Es waren ja viele Fans aus aller Welt da. Wie fanden Sie die Stimmung? Hier war zu hören, dass die brasilianischen Fans nicht wirklich unparteiisch waren und Gäste-Sportler sogar beschimpft haben. Das klingt wenig gastfreundlich. Erklären Sie uns das.

Menzel Die brasilianischen Fans sind sehr euphorisch und vergessen dabei vielleicht ab und zu die Fairness, aber gleichzeitig können sie auch eine sportliche herausragende Leistung anerkennen. Beim Beachvolleyball wurde das deutsche Damen-Team bejubelt, obwohl sie die beiden absoluten Publikumslieblinge im Heimatland besiegt hatten.

Es waren ja auch Gladbacher in Rio: Judoka Marc Odenthal sowie die Hockeyspieler Mats und Tom Grambusch und Lisa Altenburg. Haben sie Kontakt gehabt?

Menzel Durch meine lange Freundschaft zu den Menke-Brüdern kenne ich Tom und Mats ganz gut, wir waren ja auch alle auf dem Huma. Sie haben mich und weitere Freunde ins olympische Dorf der Athleten eingeladen und uns alles gezeigt. Die Bronzemedaille ist ein toller Erfolg für die beiden.

Als Gladbach-Fan: Welchen Stellenwert hat Raffael in Brasilien? Und: Vermutlich verfolgen Sie die Spiele der Borussen via Internet und freuen sich auf die Champions League. Läuft die in Brasilien auch? Wie ist es mit der Bundesliga?

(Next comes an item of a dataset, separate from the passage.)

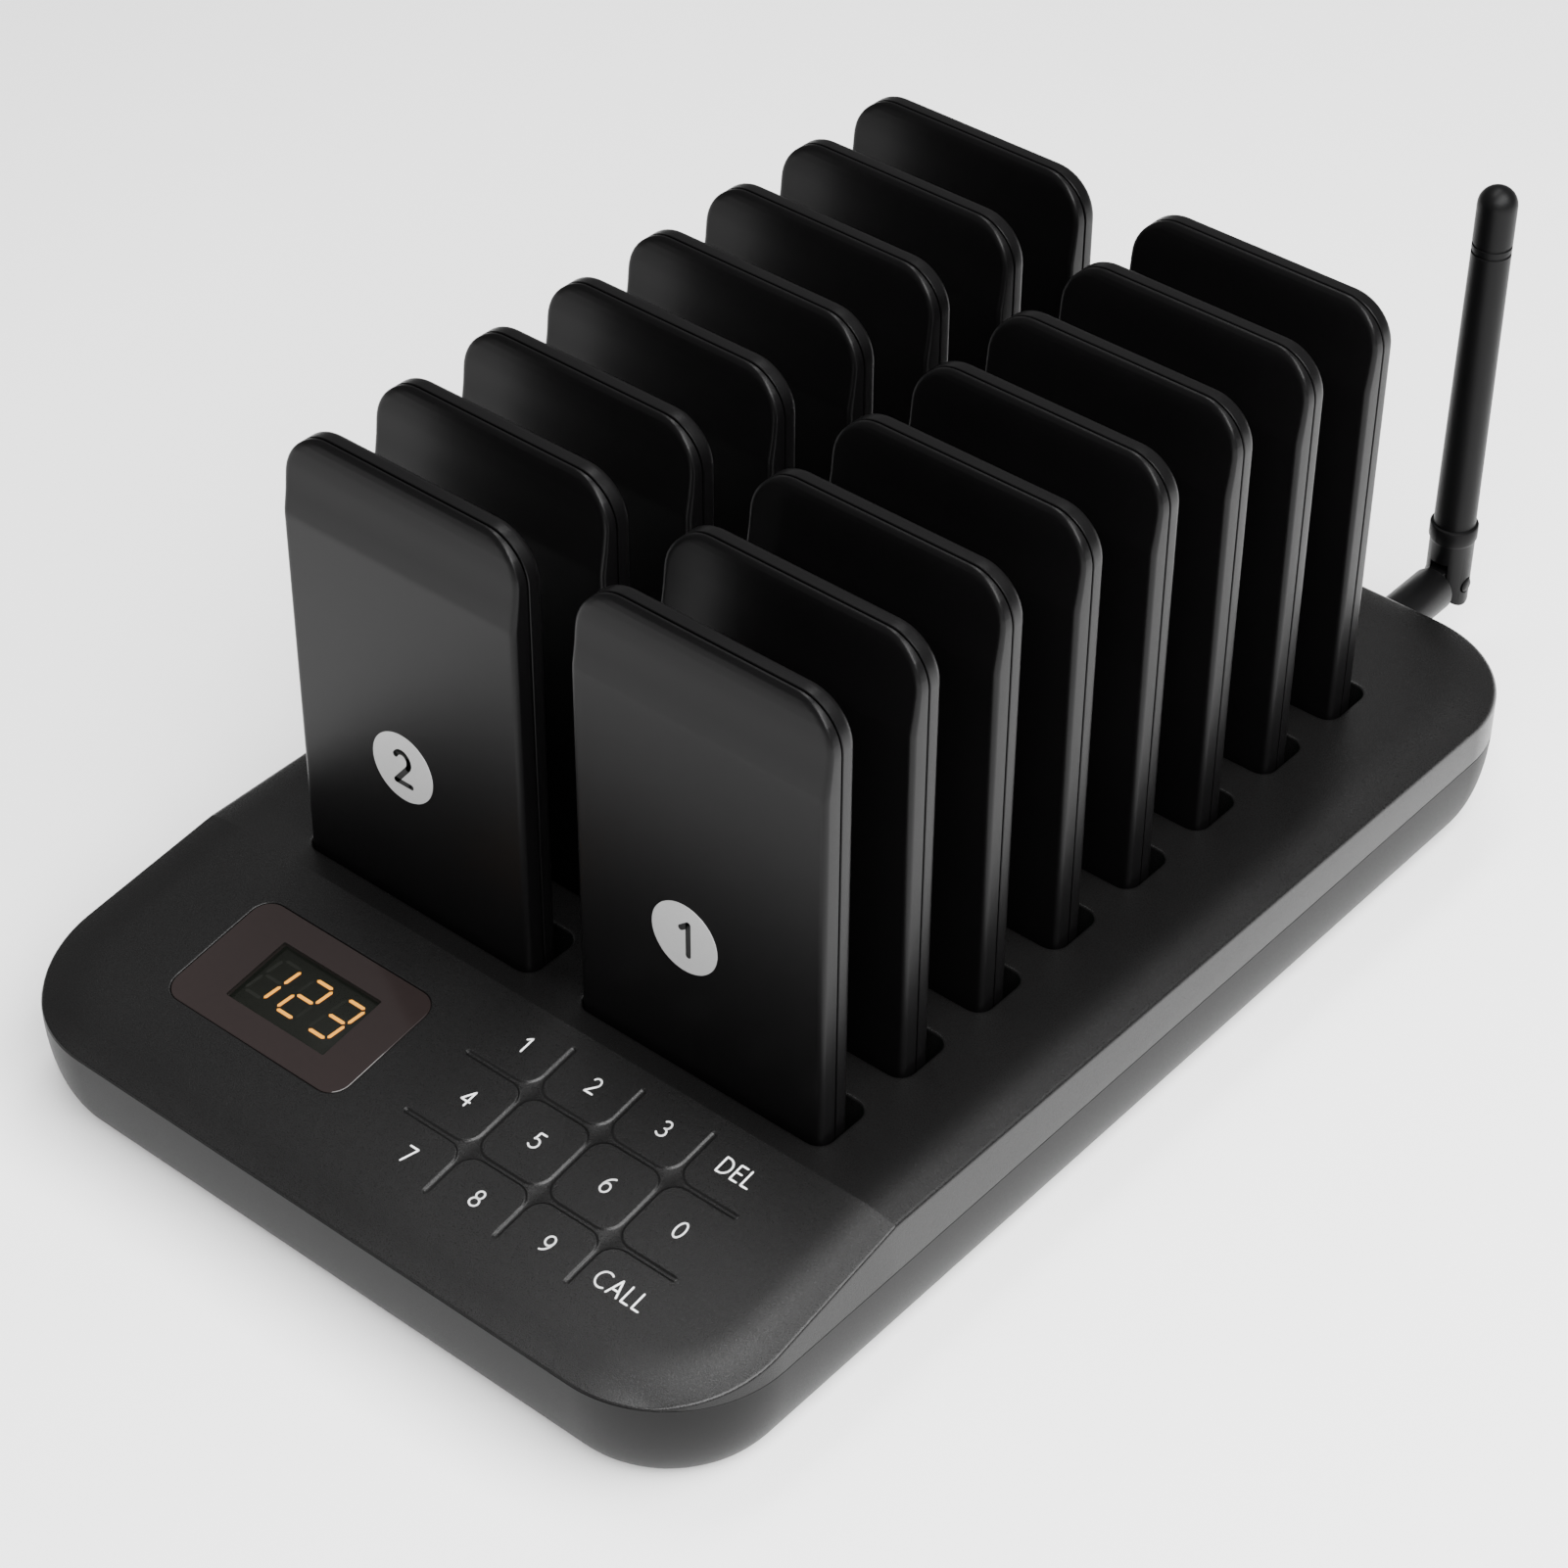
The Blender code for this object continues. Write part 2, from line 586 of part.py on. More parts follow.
def make_antenna_swivel(pivot):
    """The stub that screws onto the socket, its flat tongue and the hinge pin pressed into it."""
    length = HINGE_Y - KNUCKLE_RADIUS - FORK_CLEARANCE - STUB_FRONT_Y
    middle = STUB_FRONT_Y + length / 2 - HINGE_Y
    stub = cylinder_mesh("antenna_swivel", STUB_RADIUS, length, "Y", 24, (0, middle, 0))
    swivel = place(stub, "antenna_swivel", PARTS, ANTENNA_BLACK)
    swivel.parent = pivot
    at = pivot.location
    bm = bmesh.new()
    add_box(bm, (2 * TONGUE_HALF, TONGUE_REACH, 2 * TONGUE_RADIUS), (0, -TONGUE_REACH / 2, 0))
    boolean(swivel, helper(mesh_from(bm, "tongue"), "tongue", at), "UNION")
    eye = cylinder_mesh("tongue_eye", TONGUE_RADIUS, 2 * TONGUE_HALF, "X", 20)
    boolean(swivel, helper(eye, "tongue_eye", at), "UNION")
    pin = cylinder_mesh("hinge_pin", PIN_RADIUS, 2 * CHEEK_HALF + 0.0008, "X", 12)
    boolean(swivel, helper(pin, "hinge_pin", at), "UNION")
    bore_at = (at[0], STUB_FRONT_Y + STUB_BORE_LENGTH / 2 - 0.001, at[2])
    bore = cylinder_mesh("stub_bore", SOCKET_RADIUS + GAP, STUB_BORE_LENGTH, "Y", 16)
    boolean(swivel, helper(bore, "stub_bore", bore_at), "DIFFERENCE")
    smooth(swivel.data)


def fork_mesh():
    """A block with a half-round foot, as wide across the hinge as it is deep, before its slot is cut."""
    outline = [(-FORK_RISE, KNUCKLE_RADIUS)]
    for step in range(13):
        angle = math.radians(90 - 15 * step)
        outline.append((KNUCKLE_RADIUS * math.cos(angle), KNUCKLE_RADIUS * math.sin(angle)))
    outline.append((-FORK_RISE, -KNUCKLE_RADIUS))
    bm = bmesh.new()
    add_prism(bm, outline, -CHEEK_HALF, CHEEK_HALF)
    bmesh.ops.rotate(bm, verts=bm.verts, matrix=Matrix.Rotation(math.pi / 2, 3, "Y"))
    return mesh_from(bm, "fork")


def make_antenna_mast(pivot):
    """The upright mast: a turned, tapering rod with a collar, on a fork that straddles the tongue."""
    rise = MAST_TOP_HEIGHT - ANTENNA_AXIS_HEIGHT
    profile = [(0.0, rise)]
    for angle in (35, 65, 90):
        turn = math.radians(angle)
        profile.append((TIP_RADIUS * math.sin(turn), rise - TIP_RADIUS * (1 - math.cos(turn))))
    profile += [(0.0045, 0.0145), (COLLAR_RADIUS, 0.0140), (COLLAR_RADIUS, 0.0110)]
    profile += [(FORK_RADIUS, 0.0100), (FORK_RADIUS, 0.0050), (0.0, 0.0050)]
    bm = bmesh.new()
    corners = [bm.verts.new((radius, 0, height)) for radius, height in profile]
    for first, second in zip(corners, corners[1:]):
        bm.edges.new((first, second))
    mesh = bpy.data.meshes.new("antenna_mast")
    bm.to_mesh(mesh)
    bm.free()
    mast = place(mesh, "antenna_mast", PARTS, ANTENNA_BLACK)
    mast.parent = pivot
    turned = mast.modifiers.new("turned", "SCREW")
    turned.steps = 24
    turned.render_steps = 24
    turned.use_merge_vertices = True
    turned.merge_threshold = 0.00001
    at = pivot.location
    boolean(mast, helper(fork_mesh(), "fork", at), "UNION")
    bm = bmesh.new()
    height = KNUCKLE_RADIUS + 0.0010
    slot_size = (2 * (TONGUE_HALF + GAP), CUT_REACH, height + FORK_SLOT_TOP)
    add_box(bm, slot_size, (0, 0, (FORK_SLOT_TOP - height) / 2))
    boolean(mast, helper(mesh_from(bm, "fork_slot"), "fork_slot", at), "DIFFERENCE")
    hole = cylinder_mesh("pin_hole", PIN_RADIUS + GAP, CUT_REACH, "X", 12)
    boolean(mast, helper(hole, "pin_hole", at), "DIFFERENCE")
    smooth(mast.data)


clear_scene()
PARTS = new_collection("guest_paging_station")
CUTTERS = new_collection("cutters")
CASE_BLACK = material("case_black", (0.028, 0.028, 0.029), 0.55)
CASE_GREY = material("case_grey", (0.045, 0.045, 0.046), 0.55)
PAGER_BLACK = material("pager_black", (0.012, 0.012, 0.013), 0.32)
LENS_SMOKE = material("lens_smoke", (0.030, 0.022, 0.022), 0.12)
MODULE_BLACK = material("module_black", (0.010, 0.010, 0.010), 0.45)
BOARD_GREEN = material("board_green", (0.020, 0.110, 0.045), 0.45)
CONNECTOR_BLACK = material("connector_black", (0.015, 0.015, 0.015), 0.50)
FOOT_RUBBER = material("foot_rubber", (0.020, 0.020, 0.020), 0.85)
ANTENNA_BLACK = material("antenna_black", (0.020, 0.020, 0.021), 0.45)
BRASS = material("socket_brass", (0.750, 0.560, 0.240), 0.30, 1.0)

make_top_shell()
make_bottom_tray()
make_charging_board()
make_control_board()
make_display()
make_power_inlet()
make_feet()
make_pagers()
make_antenna_socket()
SWIVEL_AXIS = antenna_empty("antenna_axis", HINGE_Y)
make_antenna_swivel(SWIVEL_AXIS)
make_antenna_mast(SWIVEL_AXIS)
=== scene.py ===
"""Finished look of a guest paging station: a charging base with a sloped keypad and display, sixteen
lift-out pagers and a folding antenna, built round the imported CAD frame. Lengths are in metres."""

import json
import math

import bmesh
import bpy
from mathutils import Matrix, Vector


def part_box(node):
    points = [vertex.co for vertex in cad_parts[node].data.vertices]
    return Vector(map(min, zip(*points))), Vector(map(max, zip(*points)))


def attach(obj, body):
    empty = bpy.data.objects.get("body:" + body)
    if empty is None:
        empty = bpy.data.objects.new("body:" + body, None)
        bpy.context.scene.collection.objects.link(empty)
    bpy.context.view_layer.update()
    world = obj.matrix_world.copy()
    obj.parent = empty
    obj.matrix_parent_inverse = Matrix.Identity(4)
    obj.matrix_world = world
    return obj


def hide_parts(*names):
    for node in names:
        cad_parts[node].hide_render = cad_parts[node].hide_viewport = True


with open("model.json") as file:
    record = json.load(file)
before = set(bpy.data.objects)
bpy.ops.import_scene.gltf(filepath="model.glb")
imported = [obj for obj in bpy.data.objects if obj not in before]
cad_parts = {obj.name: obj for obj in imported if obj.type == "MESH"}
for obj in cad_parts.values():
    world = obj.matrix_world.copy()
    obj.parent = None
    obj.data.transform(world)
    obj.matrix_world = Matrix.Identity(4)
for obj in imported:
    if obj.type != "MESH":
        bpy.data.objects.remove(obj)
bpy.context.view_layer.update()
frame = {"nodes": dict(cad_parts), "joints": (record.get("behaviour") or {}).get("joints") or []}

bl_info = {
    "name": "Guest Paging Station",
    "version": (1, 0, 0),
    "blender": (4, 5, 0),
    "location": "View3D > Sidebar > Paging Station",
    "description": "Builds the detailed case, keypad, display, pagers and antenna of a guest paging station",
    "category": "Object",
}

MM = 0.001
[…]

Menzel Noch ist Dortmund aufgrund der letzten Jahre in Brasilien etwas bekannter, aber ich versuche die Gladbacher Borussia bei jeder Taxifahrt und an jeder Strandbar bekannt zu machen. Wenn ich mit Dante und Raffael anfange, nicken die Leute auch immer fleißig. Anlässlich einer Familienfeier bin ich jetzt eine Woche in Mönchengladbach und werde am kommenden Mittwoch auch im Stadion sein. Das ist nämlich das eigentlich Tragische: Seit ich im Ausland lebe, spielt Borussia international und ich muss die Spiele im fernen Rio anschauen. Aber wenigstens kann ich beim Lehrer-Fußball mit dem Champions-League-Trikot angeben.